Campusano wouldn’t commit yet to signing a professional contract – his suggested signing value is roughly $1.76 million – or sticking with his commitment with the South Carolina Gamecocks. “We’ll see,” he said. As insurance, the Padres used their competitive balance round B pick (69th overall) on Blake Hunt, another prep catcher from nearby Santa Ana, Calif.
“In Luis Campusano and Blake Hunt, we have two guys that we targeted near the top of our board,” Padres general manager A.J. Preller told the San Diego Union-Tribune. “We felt (Luis) was as good as any of the catchers at the high school or college ranks. … It wasn’t about a need or anything like that. Obviously in the system it’s important to have catching. We feel like we’ve got a lot of pitching prospects and just felt like those were the two best guys on the board at that time and we’ve got two big-league prospects.”
Campusano didn’t find out about San Diego picking Hunt until Tuesday morning, but he isn’t shy about a little competition.
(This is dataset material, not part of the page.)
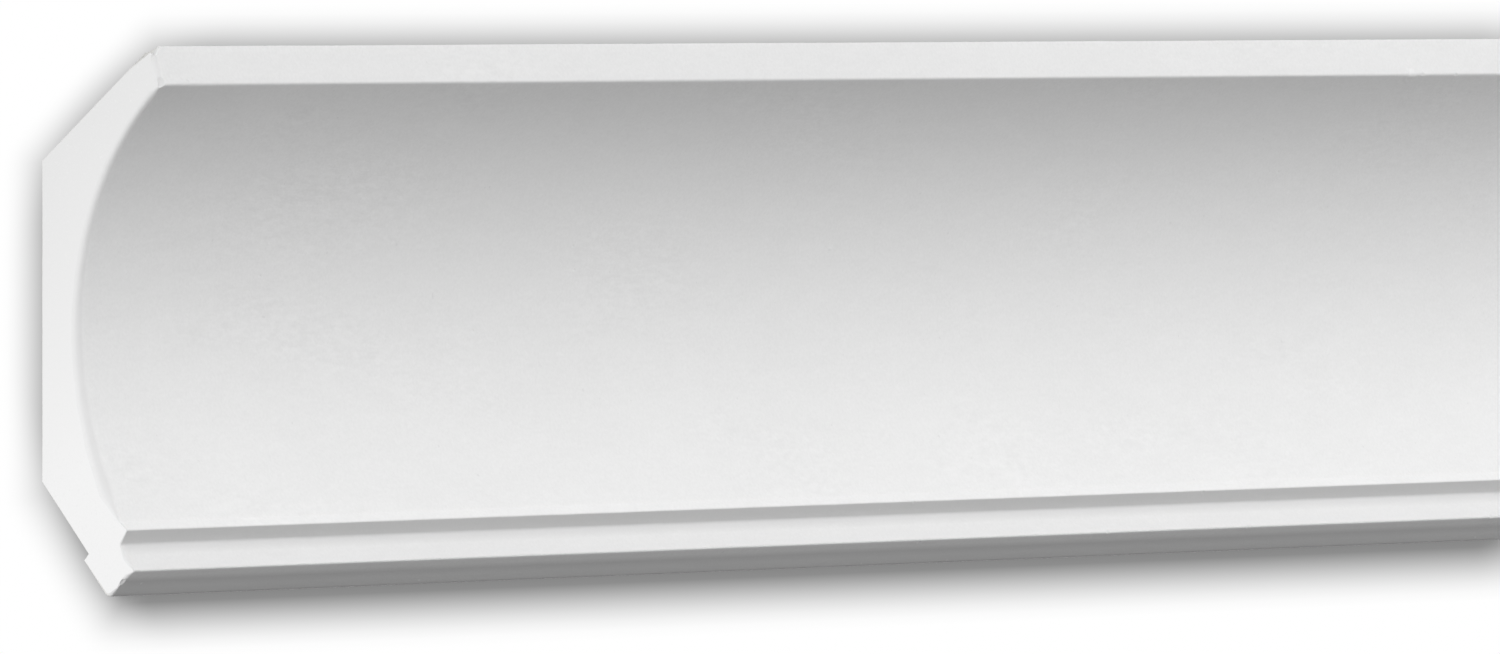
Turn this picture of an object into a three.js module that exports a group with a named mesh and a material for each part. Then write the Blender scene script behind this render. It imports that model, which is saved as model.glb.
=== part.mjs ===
// A length of cove crown moulding, cast in rigid foam with a thin white primed skin.
// It is glued into the corner between a wall and a ceiling, and both its ends are sawn square.
//
// Sizes are in millimetres. X runs along the moulding, Y points into the wall and Z into the ceiling.
// The origin is the middle of the face that is glued to the ceiling, at mid length.
//
// The cross-section is drawn in two measures: how far a point stands out from the wall,
// and how far it lies down from the ceiling.
import * as THREE from 'three';

// Overall sizes: the projection is to the sharp edge of the lip, the drop to the lowest point of the toe
const LENGTH = 1000;
const PROJECTION = 99;
const DROP = 100;

// Ceiling face and the lip that hangs from its front edge
const CEILING_FACE_WIDTH = 46.6;
const LIP_HEIGHT = 9.85;
const LIP_LEAN = 3.6;
const LIP_TOP_ROUND = 0.25;
const LIP_FOOT_ROUND = 0.9;

// Cove: an arc of an ellipse, from the foot of the lip down to the nose
const COVE_HALF_WIDTH = 81.8;
const COVE_HALF_HEIGHT = 90.8;
const COVE_TOP_OUT = 96.5;
const COVE_TOP_DOWN = 9.9;
const COVE_END_DOWN = 87;
const COVE_STEPS = 44;

// Nose under the cove, and the step that runs back from it to the fascia
const NOSE_OUT = 16.3;
const NOSE_DOWN = 90.3;
const NOSE_ROUND = 0.5;
const STEP_DEPTH = 4.1;
const STEP_FALL = 1.5;
const STEP_FILLET = 0.9;

// Fascia and foot
const FASCIA_LEAN = 0.5;
const FASCIA_FOOT_DOWN = 99.8;
const FASCIA_FOOT_ROUND = 0.6;
const CREASE_OUT = 6.7;
const CREASE_DOWN = 99.45;
const TOE_ROUND = 2;

// Wall side: the flat that is glued to the wall, and the relief hollowed out above it
const WALL_FACE_TOP_DOWN = 87.5;
const RELIEF_DEPTH_LOW = 2.2;
const RELIEF_DEPTH_HIGH = 1.4;
const RELIEF_SHOULDER_FALL = 0.4;
const RELIEF_TOP_DOWN = 63.4;

// How finely a rounded corner is drawn
const ROUND_STEPS = 4;

/** A corner of the cross-section, rounded off by a circular arc where round is given. */
function corner(out, down, round = 0) {
  return { point: new THREE.Vector2(out, down), round };
}

/** Points along the cove, from under the lip to just above the nose. */
function coveCorners() {
  const centreDown = COVE_TOP_DOWN + COVE_HALF_HEIGHT;
  const startAngle = Math.asin((COVE_TOP_OUT - (PROJECTION - LIP_LEAN)) / COVE_HALF_WIDTH);
  const endAngle = Math.acos((centreDown - COVE_END_DOWN) / COVE_HALF_HEIGHT);
  const corners = [];
  for (let step = 1; step <= COVE_STEPS; step += 1) {
    const angle = startAngle + ((endAngle - startAngle) * step) / COVE_STEPS;
    const out = COVE_TOP_OUT - COVE_HALF_WIDTH * Math.sin(angle);
    const down = centreDown - COVE_HALF_HEIGHT * Math.cos(angle);
    corners.push(corner(out, down));
  }
  return corners;
}

/** The whole cross-section, from the ceiling face round the front to the wall and back. */
function sectionCorners() {
  const stepBackOut = NOSE_OUT - STEP_DEPTH;
  const stepBackDown = NOSE_DOWN + STEP_FALL;
  const undersideFall = (DROP - CREASE_DOWN) / (CREASE_OUT - TOE_ROUND);
  const toeDown = CREASE_DOWN + undersideFall * CREASE_OUT;
  return [
    corner(PROJECTION - CEILING_FACE_WIDTH, 0),
    corner(PROJECTION, 0, LIP_TOP_ROUND),
    corner(PROJECTION - LIP_LEAN, LIP_HEIGHT, LIP_FOOT_ROUND),
    ...coveCorners(),
    corner(NOSE_OUT, NOSE_DOWN, NOSE_ROUND),
    corner(stepBackOut, stepBackDown, STEP_FILLET),
    corner(stepBackOut - FASCIA_LEAN, FASCIA_FOOT_DOWN, FASCIA_FOOT_ROUND),
    corner(CREASE_OUT, CREASE_DOWN),
    corner(0, toeDown, TOE_ROUND),
    corner(0, WALL_FACE_TOP_DOWN),
    corner(RELIEF_DEPTH_LOW, WALL_FACE_TOP_DOWN - RELIEF_SHOULDER_FALL),
    corner(RELIEF_DEPTH_HIGH, RELIEF_TOP_DOWN),
  ];
}

/** The arc that rounds off one corner, or the bare corner where it stays sharp. */
function roundedPoints(before, here, after) {
  if (here.round === 0) return [here.point];
  const toBefore = before.point.clone().sub(here.point).normalize();
  const toAfter = after.point.clone().sub(here.point).normalize();
  const halfAngle = Math.acos(toBefore.dot(toAfter)) / 2;
  const tangentLength = here.round / Math.tan(halfAngle);
  const start = here.point.clone().addScaledVector(toBefore, tangentLength);
  const end = here.point.clone().addScaledVector(toAfter, tangentLength);
  const toCentre = toBefore.clone().add(toAfter).normalize();
  const centre = here.point.clone().addScaledVector(toCentre, here.round / Math.sin(halfAngle));
  const firstAngle = start.clone().sub(centre).angle();
  let sweep = end.clone().sub(centre).angle() - firstAngle;
  if (sweep > Math.PI) sweep -= 2 * Math.PI;
  if (sweep < -Math.PI) sweep += 2 * Math.PI;
  const points = [];
  for (let step = 0; step <= ROUND_STEPS; step += 1) {
    const angle = firstAngle + (sweep * step) / ROUND_STEPS;
    const spoke = new THREE.Vector2(Math.cos(angle), Math.sin(angle)).multiplyScalar(here.round);
    points.push(spoke.add(centre));
  }
  return points;
}

/** The cross-section as a shape in the room's upright plane: its x is Y and its y is Z. */
function sectionShape() {
  const corners = sectionCorners();
  const ceilingFaceMiddle = PROJECTION - CEILING_FACE_WIDTH / 2;
  const points = corners.flatMap((here, index) => {
    const before = corners.at(index - 1);
    const after = corners[(index + 1) % corners.length];
    return roundedPoints(before, here, after);
  });
  return new THREE.Shape(points.map((p) => new THREE.Vector2(ceilingFaceMiddle - p.x, -p.y)));
}

/** White primer over foam, dull all over. */
function primedFoam() {
  const material = new THREE.MeshStandardMaterial({ color: 0xe9e9e7, roughness: 0.75, metalness: 0 });
  material.name = 'primed_foam';
  return material;
}

/** The moulding itself: its cross-section, extruded and laid along X. */
function crownMoulding() {
  const geometry = new THREE.ExtrudeGeometry(sectionShape(), { depth: LENGTH, bevelEnabled: false });
  const mesh = new THREE.Mesh(geometry, primedFoam());
  mesh.name = 'cove_crown_moulding';
  const alongWall = new THREE.Vector3(1, 0, 0);
  const intoWall = new THREE.Vector3(0, 1, 0);
  const intoCeiling = new THREE.Vector3(0, 0, 1);
  mesh.setRotationFromMatrix(new THREE.Matrix4().makeBasis(intoWall, intoCeiling, alongWall));
  mesh.position.x = -LENGTH / 2;
  return mesh;
}

const part = new THREE.Group();
part.name = 'crown_moulding_length';
part.add(crownMoulding());

export default part;
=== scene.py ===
# %% [markdown]
# # A length of cove crown moulding
#
# The object is one straight length of cove moulding, which is glued into the corner between a
# wall and a ceiling. The real one is rigid foam, cast in a long mould, with a thin white primer
# on its show side, and sawn square at both ends. It is a single piece, so the care goes into
# its edges, its skin and its light.
#
# Everything is in metres. X runs along the moulding, Y points into the wall and Z into the
# ceiling, and the origin is the middle of the face that is glued to the ceiling.

import math
from collections import namedtuple

import bmesh
import bpy
from mathutils import Matrix, Vector
from mathutils.bvhtree import BVHTree


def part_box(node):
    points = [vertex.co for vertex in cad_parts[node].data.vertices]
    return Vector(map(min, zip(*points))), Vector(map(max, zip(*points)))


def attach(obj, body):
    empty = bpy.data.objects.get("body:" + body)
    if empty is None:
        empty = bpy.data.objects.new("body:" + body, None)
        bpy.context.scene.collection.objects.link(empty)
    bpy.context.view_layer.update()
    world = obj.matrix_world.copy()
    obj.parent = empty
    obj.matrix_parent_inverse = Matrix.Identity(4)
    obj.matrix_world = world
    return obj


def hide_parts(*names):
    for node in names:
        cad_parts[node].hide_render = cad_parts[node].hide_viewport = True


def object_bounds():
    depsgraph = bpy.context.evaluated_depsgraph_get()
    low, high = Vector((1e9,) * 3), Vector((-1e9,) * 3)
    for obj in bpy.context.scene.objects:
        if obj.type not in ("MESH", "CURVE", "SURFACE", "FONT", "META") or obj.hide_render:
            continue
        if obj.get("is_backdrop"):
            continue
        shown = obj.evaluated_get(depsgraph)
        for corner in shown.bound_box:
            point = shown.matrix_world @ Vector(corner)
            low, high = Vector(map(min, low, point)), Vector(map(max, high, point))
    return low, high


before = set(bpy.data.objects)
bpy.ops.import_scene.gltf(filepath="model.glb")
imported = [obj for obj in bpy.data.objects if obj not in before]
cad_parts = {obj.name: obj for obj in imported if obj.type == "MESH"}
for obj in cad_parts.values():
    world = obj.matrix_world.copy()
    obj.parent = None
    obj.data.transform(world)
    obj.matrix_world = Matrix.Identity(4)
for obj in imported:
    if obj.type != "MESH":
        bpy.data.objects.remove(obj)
cad_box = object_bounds()

MM = 0.001
NODE = "cove_crown_moulding"
PIECE = "primed_cove_moulding"
low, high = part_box(NODE)
LENGTH = high.x - low.x
WALL_Y = high.y
print(f"the length is {LENGTH:.3f} m, and the wall stands at y = {WALL_Y / MM:.1f} mm")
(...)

“I’m sure there’s going to be some head-to-head competition but at the same time I’m excited for him and ready to get to know him and play with him,” Campusano said. “Of course, I don’t want anybody outworking me. I’m going to do whatever it takes just to be above the next guy. I think with my work ethic and the love I have for the game, it’s going to really push me above my limits.”
While the Padres may be 14.5 games behind in the National League West with the second worst record (26-40) in the majors, San Diego’s farm prospects rank among the best in the leagues with some of the most talented teenage pitchers like right-hander Anderson Espinoza, 18, left-hander Adrian Morejon, 17, and Monday’s No. 3 overall pick, lefty MacKenzie Gore, 18.
If he signs, Campusano is most likely to start catching some of those prospects at one of the Padres’ two Arizona League rookie teams, which start up their 56-game schedule June 24 at the franchise’s spring training and minor-league home in Peoria, Ariz. The Padres farm system comes nowhere close to his Georgia home, but that doesn’t concern Campusano.
“I think I’ll handle it pretty well,” he said. “I had to deal with it this past summer and just being ready as a professional is something I’m prepared for. You’ve got to grow up someday. I’m just ready to play ball.”
That Campusano’s father, Genaro, spent four seasons as a minor-league farmhand in the Pirates’ and Rangers’ organizations was a big selling point for the Padres.
“For us, that was important, coming from a professional background,” Preller told the Union-Tribune of Campusano. “You start to talk to him, see his work ethic, see him talk about the game, break down minor-league catchers, break down other prospects, guys that he wants to be better than, guys he emulates — that’s a high school catcher who’s been around the game.”
Campusano believes the lessons of his father, who never made it past the Class A+ Carolina League, will pay dividends for his development.
“My dad played pro ball and he sacrificed a lot for me and showed me what the baseball life is about – the grind and day-to-day,” Campusano said. “He’s done a lot for me in terms of helping me as a catcher and a hitter, just an overall well-rounded person and being consistent with yourself every day and never changing your character.”
Campusano hopes his hard work and success rub off on the Cross Creek athletics community he leaves behind as he tries to fulfill the promise to himself to make it back to Petco Park.
“I hope after this a lot of kids will open their eyes and see that anything’s possible for themselves,” he said. “I hope next few years down the road there’ll be another draftee out of Cross Creek High School.”